If you're thinking of buying a house this year, you should consider starting your preparations right now. As with most major projects (and you're unlikely to have many bigger ones in your life), careful preparation can make the difference between good and great outcomes. Occasionally, it can make the difference between outstanding success and abject failure.
Mortgage Preapproval or Prequalification
Probably the most important step you can take early on is securing a mortgage preapproval. It's also called mortgage credit approval because once the borrower is approved, he or she should be able to close on any property that meets the lenders' guidelines. The pre-approval process requires a complete mortgage application and is based on credit checks and the verification of documentation that proves your identity, employment, income and so on.
Alternatively, you could start off with a mortgage prequalification, which provides an indication of the amount you're likely to be able to borrow based only on unverified information you've supplied. You can even pre-qualify yourself by using a calculator like LendingTree's Home Affordability Calculator. Prequalification allows you to focus your search on homes you know you can afford.
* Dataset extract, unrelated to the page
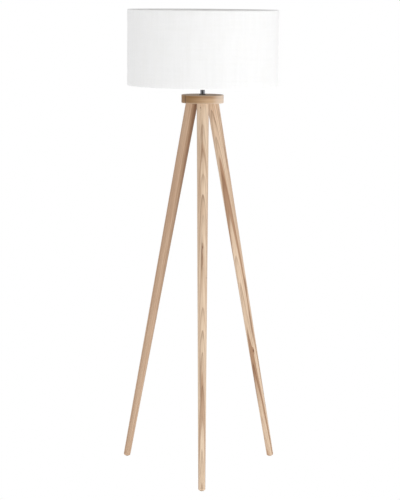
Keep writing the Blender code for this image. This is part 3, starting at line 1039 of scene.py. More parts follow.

Preapproval, however, offers a few more advantages: it encourages sellers and real estate agents to take you seriously, it gives you time to deal with any unexpected hiccups in the mortgage process, it removes a great deal of stress from the transaction and it can save you money.
Out of Season
Home sales are heavily seasonal. People like buying and selling in the summer months for good reasons: yards look their best, the sun makes everything feel good, it's not much fun moving in snow or rainy weather, and kids can settle into their new schools at the beginning of the academic year. It's also the time when there's the widest choice in the homes market. But there can be real advantages to going against the grain and buying in winter, early spring or fall:
- A home sold during the seasonal peak selling time can on average command a price six percent higher than it would during the least busy months. That's a lot of money.
- Some of the best bargains arise when individual owners become desperate to sell -- and that happens year-round. If you're restricting your home search to only a few short months during late spring and summer, you could miss out on some serious opportunities.
- You're much less likely to have to fight it out with a mob of competing buyers in the off-season.
- You could enjoy a faster and smoother purchase. Lenders, brokers, appraisers, attorneys ... all the professionals you rely on for your transaction are less busy.
- Mortgage rates could rise soon. Yes, it's true that so-called experts have been wrongly predicting higher rates for years. But oil prices are rising, unemployment is falling, and what goes down eventually does come up. Many believe the hikes are going to start this summer. Wouldn't you like your fixed-rate mortgage locked up before then?
If you don't have kids -- or are prepared to take some risks over their school enrollment -- the end of summer can be a great time to buy. It's when homeowners realize they've almost certainly missed out on their chance to move this year, and desperation can create a highly motivated seller.
When to Buy a House
The time to buy a house is when you've found your dream home and have the mortgage you need (and can afford) to buy it. That may happen during the summer, but you might miss your window if you restrict your search only to those months.